Representing a generation

Over the course of the project, Munir Shargawi, 69 – a temperamental, bright and often very funny acquaintance – changed his mind about the trip several times. His health is an issue, something is always getting in the way. "I was trying to understand this struggle inside of him," Shargawi says. "Why the resistance? I always knew that, in his heart of hearts, he had a desire to go back. But why is it so hard for him to do?"

This is a crux of the film. The filmmaker wasn't just interested in telling his father's story, he wanted to tell the story of his father's whole generation. "What is it that hurts so badly that they don't go to Palestine? When we finally did go to Haifa and were looking around for the house where he used to live, everyone came over to talk with him, Jews and Palestinians. He made friends with everyone in no time. Within a day, everyone knew that there was a Palestinian who had returned. They weren't used to that, neither the Jews nor the Arabs there, and they were all interested in hearing his story," Shargawi says.

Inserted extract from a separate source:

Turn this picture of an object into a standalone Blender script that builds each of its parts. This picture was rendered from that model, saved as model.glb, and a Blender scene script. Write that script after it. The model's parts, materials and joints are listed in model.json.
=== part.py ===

Nor is Munir Shargawi your typical Palestinian. In his view, Palestinians aren't just victims, they're idiots, because, unlike the Jews, they have been unable to change their situation. In one of the film's funnier sequences, he says that if he was a young man today, he would marry an Israeli girl. "When Arab marries Arab, the hash clubs result," he says.

"That's also why it was so interesting for me to make this film," Shargawi says. "If my father were just a beaten man who sat around complaining about his situation all day, going 'Jews and Israelis are to blame for all my misery,' he would be a lot less interesting to portray. That angle has been covered so often it sounds like a lament to a lot of people. What was exciting was that he both represented his generation and had these opinions you don't expect to hear from a Palestinian. He doesn't say the things we are used to hearing."

No longer just a notion

Now that father and son have visited Haifa, their relationship has calmed down a bit Shargawi says. "Now we don't have to discuss it or fight about it anymore. I sometimes feel it as an absence that we don't have that to talk about anymore. It bonded us, having this joint mission. It was his mission, too, even as he changed his mind about it so many times."

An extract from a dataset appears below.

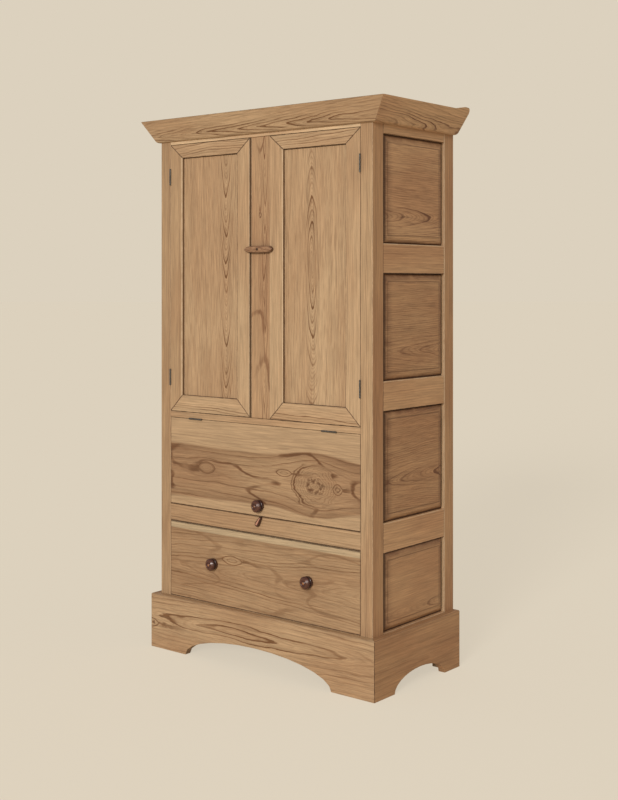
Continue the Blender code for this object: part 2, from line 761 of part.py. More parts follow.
def hinge(name, length, stand, fixed_to, moving, carrier):
    """A butt hinge let into both edges: its pin is along local Z, its leaves reach along Y."""
    near = hinge_leaf_gap / 2
    far = near + hinge_leaf_thickness
    knuckle = (length - (hinge_knuckle_count - 1) * hinge_knuckle_gap) / hinge_knuckle_count
    pitch = knuckle + hinge_knuckle_gap
    clear = hinge_knuckle_radius + hinge_knuckle_gap
    leaves = {}
    for kind, sign, first in (("fixed", -1, 0), ("moving", 1, 1)):
        label = f"{name}_{kind}_leaf"
        xs = tuple(sorted((sign * near, sign * far)))
        plate = box_mesh(label, (xs, (clear, hinge_leaf_width), (-length / 2, length / 2)))
        leaf = bpy.data.objects.new(label, plate)
        plate.materials.append(iron)
        for number in range(first, hinge_knuckle_count, 2):
            middle = -length / 2 + knuckle / 2 + number * pitch
            zs = (middle - knuckle / 2, middle + knuckle / 2)
            neck = box_mesh(f"{label}_neck_{number}", (xs, (near, hinge_leaf_width / 2), zs))
            barrel = rod_mesh(f"{label}_knuckle_{number}", hinge_knuckle_radius, knuckle, hinge_steps)
            barrel.transform(Matrix.Translation((0.0, 0.0, middle)))
            for mesh in (neck, barrel):
                mesh.transform(stand)
                unite(leaf, guide(mesh.name, mesh))
        leaves[kind] = leaf
        leaf.matrix_basis = stand
        if kind == "moving":
            leaf.parent = carrier
            leaf.matrix_basis = Matrix.Translation(-carrier.location) @ stand
        parts.objects.link(leaf)
    pin = rod_mesh(f"{name}_pin", hinge_pin_radius, length, hinge_steps)
    bore = rod_mesh(f"{name}_bore", hinge_bore_radius, length + overrun, hinge_steps)
    for mesh in (pin, bore):
        mesh.transform(stand)
    unite(leaves["fixed"], guide(pin.name, pin))
    cut(leaves["moving"], guide(bore.name, bore))
    cut(fixed_to, hinge_recess(f"{name}_fixed_recess", length, stand, -far - fit_gap, near))
    cut(moving, hinge_recess(f"{name}_moving_recess", length, stand, -near, far + fit_gap))


def turned_piece(name, profile, steps, place, finish, carrier=None):
    """A profile of radius and reach turned about an axis that points to the front."""
    mesh = bpy.data.meshes.new(name)
    mesh.from_pydata([(radius, 0.0, reach) for radius, reach in profile],
                     [(step, step + 1) for step in range(len(profile) - 1)], [])
    mesh.materials.append(finish)
    made = bpy.data.objects.new(name, mesh)
    made.rotation_euler = (math.pi / 2, 0.0, 0.0)
    made.location = place
    if carrier:
        made.parent = carrier
        made.location = Vector(place) - carrier.location
    parts.objects.link(made)
    spin = made.modifiers.new("turned", "SCREW")
    spin.steps = steps
    spin.render_steps = steps
    spin.use_merge_vertices = True
    spin.merge_threshold = fit_gap / 10
    return made


def knob(name, place, holder, carrier):
    """A turned knob whose spigot is glued into a hole in the board that it pulls."""
    profile = [(radius * knob_radius, knob_projection * reach) for radius, reach in knob_profile_shares]
    profile[-1] = (profile[-1][0], fit_gap)
    profile += [(knob_spigot_radius, fit_gap), (knob_spigot_radius, -knob_spigot_length),
                (0.0, -knob_spigot_length)]
    turned_piece(name, profile, knob_steps, place, knob_wood, carrier)
    ys = (place[1] - overrun, place[1] + knob_spigot_length + fit_gap)
    hole = rod_through(f"{name}_hole", knob_spigot_radius + fit_gap, place[0], place[2], ys, knob_steps)
    cut(holder, guide(hole.name, hole))


def flap(floor):
    """The lift-up board, hung from the cupboard floor's edge by two butt hinges."""
    carrier = pivot("flap_hinge", (0.0, hinge_y, flap_joint_z))
    half = inner_half - flap_end_gap
    zs = (catch_top_z + flap_bottom_gap, floor_bottom_z - flap_top_gap)
    leaf = board("flap_board", ((-half, half), (front_y, front_y + flap_thickness), zs), pine_front,
                 carrier)
    knob("flap_knob", (0.0, front_y, zs[0] + flap_knob_rise), leaf, carrier)
    for side, label in ((-1, "left"), (1, "right")):
        stand = Matrix.Translation((side * (inner_half - flap_hinge_inset), hinge_y, flap_joint_z))
        stand = stand @ Matrix.Rotation(math.pi / 2, 4, "Y")
        hinge(f"flap_{label}_hinge", flap_hinge_length, stand, floor, leaf, carrier)


def drawer():
    """A one-board front, rebated for its sides, which hold the back and the bottom board."""
    carrier = pivot("drawer_slide", (0.0, front_y, plinth_height))
    half = inner_half - drawer_end_gap
    low = plinth_height + fit_gap
    front_zs = (low, drawer_top_z - drawer_top_gap)
    side_top = front_zs[1] - drawer_side_drop
    front_ys = (front_y, front_y + drawer_front_thickness)
    front = board("drawer_front", ((-half, half), front_ys, front_zs), pine_front, carrier)
    side_ys = (front_ys[1] - drawer_rebate + fit_gap, back_front_y - drawer_back_gap)
    inside = half - drawer_side_thickness
    bottom_zs = (low + drawer_bottom_rise, low + drawer_bottom_rise + drawer_bottom_thickness)
    groove_half = inside + drawer_groove
    bottom_ys = (front_ys[1] - drawer_groove, side_ys[1])
    bottom_spans = ((-groove_half, groove_half), bottom_ys, bottom_zs)
    groove = block("drawer_groove", grown(bottom_spans, fit_gap))
    for side, label in ((-1, "left"), (1, "right")):
        rebate_xs = across(side, inside - fit_gap, half + overrun)
        rebate_ys = (side_ys[0] - fit_gap, front_ys[1] + overrun)
        rebate_zs = (front_zs[0] - overrun, side_top + fit_gap)
        cut(front, block(f"drawer_{label}_rebate", (rebate_xs, rebate_ys, rebate_zs)))
        member = board(f"drawer_side_{label}", (across(side, inside, half), side_ys, (low, side_top)),
                       pine_inside, carrier)
        cut(member, groove)
        knob(f"drawer_knob_{label}",
             (side * inner_half * drawer_knob_share, front_y, drawer_top_z - drawer_knob_drop), front,
             carrier)
    cut(front, groove)
    back_ys = (side_ys[1] - drawer_side_thickness, side_ys[1])
    back_xs = (fit_gap - inside, inside - fit_gap)
    board("drawer_back", (back_xs, back_ys, (bottom_zs[1] + fit_gap, side_top)), pine_inside, carrier)
    board("drawer_bottom", bottom_spans, pine_inside, carrier)


def turn_button(centre_rail):
    """The lens-shaped wooden button that turns on a screw in the mullion."""
    back = front_y - button_clearance
    centre = Vector((0.0, back - button_thickness / 2, button_z))
    carrier = pivot("door_button_turn", centre)
    points = [(x * button_length / 2, y * button_height / 2) for x, y in button_outline_shares]
    stand = Matrix.Translation(centre) @ Matrix.Rotation(math.pi / 2, 4, "X")
    made = part("door_button", outline_mesh("door_button", points, button_thickness, stand),
                button_wood, carrier)
    ease(made, button_bevel)
    seat = back - button_thickness - fit_gap
    hole = rod_through("door_button_hole", screw_shank_radius + screw_clearance, 0.0, button_z,
                       (seat - overrun, back + overrun), hinge_steps)
    cut(made, guide(hole.name, hole))
    tip = front_y + mullion_setback + screw_bite
    profile = [(radius * screw_head_radius, height * screw_head_height)
               for radius, height in screw_head_shares]
    profile += [(screw_shank_radius, 0.0), (screw_shank_radius, seat - tip), (0.0, seat - tip)]
    turned_piece("door_button_screw", profile, hinge_steps, (0.0, seat, button_z), iron)
    socket = rod_through("mullion_screw_hole", screw_shank_radius + fit_gap, 0.0, button_z,
                         (front_y - overrun, tip + fit_gap), hinge_steps)
    cut(centre_rail, guide(socket.name, socket))


def flap_catch(rail):
    """The small teardrop that turns on its own peg in the rail and can cover the flap's edge."""
    wide = catch_width / 2
    narrow = wide * catch_tip_share
    tilted = Vector((math.sin(catch_tilt), 0.0, math.cos(catch_tilt)))
    centre = Vector((0.0, front_y - fit_gap - catch_thickness / 2, catch_centre_z))
    turning = centre - tilted * (catch_length / 2 - wide)
    carrier = pivot("flap_catch_turn", turning)
    points = []
    for middle, radius, start in ((0.0, wide, math.pi), (catch_length - wide - narrow, narrow, 0.0)):
        for step in range(catch_steps + 1):
            angle = start + math.pi * step / catch_steps
            points.append((radius * math.cos(angle), middle + radius * math.sin(angle)))
    stand = (Matrix.Translation(turning) @ Matrix.Rotation(catch_tilt, 4, "Y")
             @ Matrix.Rotation(math.pi / 2, 4, "X"))
    made = part("flap_catch", outline_mesh("flap_catch", points, catch_thickness, stand), knob_wood,
                carrier)
    ease(made, catch_bevel)
    peg_ys = (turning.y, front_y + catch_pin_length)
    hole_ys = (front_y - overrun, peg_ys[1] + fit_gap)
    peg = rod_through("flap_catch_peg", catch_pin_radius, turning.x, turning.z, peg_ys, hinge_steps)
    hole = rod_through("flap_catch_hole", catch_pin_radius + fit_gap, turning.x, turning.z, hole_ys,
                       hinge_steps)
    unite(made, guide(peg.name, peg))
    cut(rail, guide(hole.name, hole))


frames = {side: side_frame(label, side) for side, label in ((-1, "left"), (1, "right"))}
for side, label in ((-1, "left"), (1, "right")):
    side_panels(label, side)
top = front_rail("top_rail", (door_top_z, post_top_z), frames)
rail_under_flap = front_rail("catch_rail", (drawer_top_z, catch_top_z), frames)
cupboard_floor = inside_boards()
back_panel()
centre = mullion(top, cupboard_floor)
top_board()
cornice()
plinth()
for side, label in ((-1, "left"), (1, "right")):
    door(label, side, frames[side])
flap(cupboard_floor)
drawer()
turn_button(centre)
flap_catch(rail_under_flap)
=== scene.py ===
"""Looks of the pine cupboard: the figure of each board, its edges partly worn and partly painted with
shade and highlights, dark turned wood with painted shade and highlights, and iron.
"""
import json
import math

import bmesh
import bpy
from mathutils import Matrix, Vector


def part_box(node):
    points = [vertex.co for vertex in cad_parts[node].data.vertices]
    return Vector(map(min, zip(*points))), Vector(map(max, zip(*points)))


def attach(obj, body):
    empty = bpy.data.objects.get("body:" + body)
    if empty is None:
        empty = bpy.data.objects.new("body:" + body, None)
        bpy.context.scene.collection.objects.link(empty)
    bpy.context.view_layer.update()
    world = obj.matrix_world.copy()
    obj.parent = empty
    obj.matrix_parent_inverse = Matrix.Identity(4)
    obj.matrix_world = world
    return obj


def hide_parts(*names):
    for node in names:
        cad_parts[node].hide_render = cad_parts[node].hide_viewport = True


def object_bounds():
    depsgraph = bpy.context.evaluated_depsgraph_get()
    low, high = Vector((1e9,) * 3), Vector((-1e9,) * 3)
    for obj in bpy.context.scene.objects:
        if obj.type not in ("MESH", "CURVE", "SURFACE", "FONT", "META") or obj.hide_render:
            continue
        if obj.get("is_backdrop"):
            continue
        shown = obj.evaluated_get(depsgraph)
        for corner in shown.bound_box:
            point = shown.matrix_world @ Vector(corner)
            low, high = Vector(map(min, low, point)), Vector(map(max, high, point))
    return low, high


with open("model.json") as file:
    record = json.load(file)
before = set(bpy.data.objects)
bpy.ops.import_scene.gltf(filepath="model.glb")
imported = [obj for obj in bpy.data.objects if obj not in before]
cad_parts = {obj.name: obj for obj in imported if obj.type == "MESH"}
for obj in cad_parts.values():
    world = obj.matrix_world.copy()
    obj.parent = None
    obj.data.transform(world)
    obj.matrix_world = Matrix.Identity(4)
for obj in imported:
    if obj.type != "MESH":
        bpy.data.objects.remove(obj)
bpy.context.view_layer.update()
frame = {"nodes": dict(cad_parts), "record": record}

nodes = frame["nodes"]
behaviour = frame["record"]["behaviour"]
body_of_node = {name: body for body, names in behaviour["bodies"].items() for name in names}
sides = (("left", -1), ("right", 1))

# All lengths are in metres. How far edges are rounded, and which of them are
arris = 0.0012
fine_arris = 0.0005
shortest_eased_edge = 0.012
sharp_angle = math.radians(28)
flat_angle = math.radians(0.5)
smooth_angle = math.radians(42)
merge_reach = 0.00001


def rgb(red, green, blue):
    """A colour given as it looks on a screen, turned into light."""
    def light(value):
        share = value / 255
        return share / 12.92 if share <= 0.04045 else ((share + 0.055) / 1.055) ** 2.4
    return (light(red), light(green), light(blue), 1.0)


def shades(*colours):
    """Several screen colours as light."""
    return tuple(rgb(*colour) for colour in colours)


# Wood colours: sound wood, its warmer patches, the ring lines, knots. The side copy is darker and warmer,
# painted shade on the faces turned to the side; the lit side copy is paler, painted light on the
# cornice's sides.
front_wood = shades((198, 166, 128), (186, 151, 114), (112, 76, 46), (92, 58, 34))
side_wood = shades((194, 152, 110), (183, 138, 98), (108, 68, 42), (88, 50, 30))
lit_side_wood = shades((210, 170, 128), (200, 156, 116), (116, 74, 46), (88, 50, 30))
inside_wood = shades((205, 172, 134), (190, 153, 114), (148, 108, 72), (110, 72, 44))
flap_wood = shades((184, 151, 114), (170, 134, 99), (104, 68, 41), (92, 58, 34))
mullion_wood = shades((187, 151, 113), (174, 135, 99), (110, 70, 43), (84, 50, 30))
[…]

Returning to his childhood home has not changed Munir Shargawi's nature or reconciled him with the past. "But something has changed," Shargawi says. "Now he knows what it's really going there. It's no longer just an idea of a place. Palestine always meant a lot to him, but he never went back there, and I feel he's found some sort of closure, though I also think he's still dealing with it. We made the trip in May and, curiously, we haven't really talked about it that much since we came back. But that's our relationship in a nutshell. We don't sit around and talk about it afterwards – how does he feel, how do I feel? None of that."

For Shargawi personally, the Haifa trip was not only a good experience he shared with his father, it also gave him a new homeland. "I’m not a hundred percent sure what the trip gave me – I'm still processing it," he says. "Mainly, I shared a good experience with my dad that I would not have had otherwise. That we did this together gives me a sense of peace and joy that I will be able to draw on at dark moments. There's a sense of satisfaction that we did this. That it wasn't just a thought – 'Imagine doing that!' We really did it, and it gives me a warm feeling when I think about it. I also feel this is a place I would like to return to – even if it is difficult to get there and a difficult place to be – mentally, too. My mother is Danish and I was born in Denmark. Denmark is my country, but something down there is tugging at me. I belong there, too."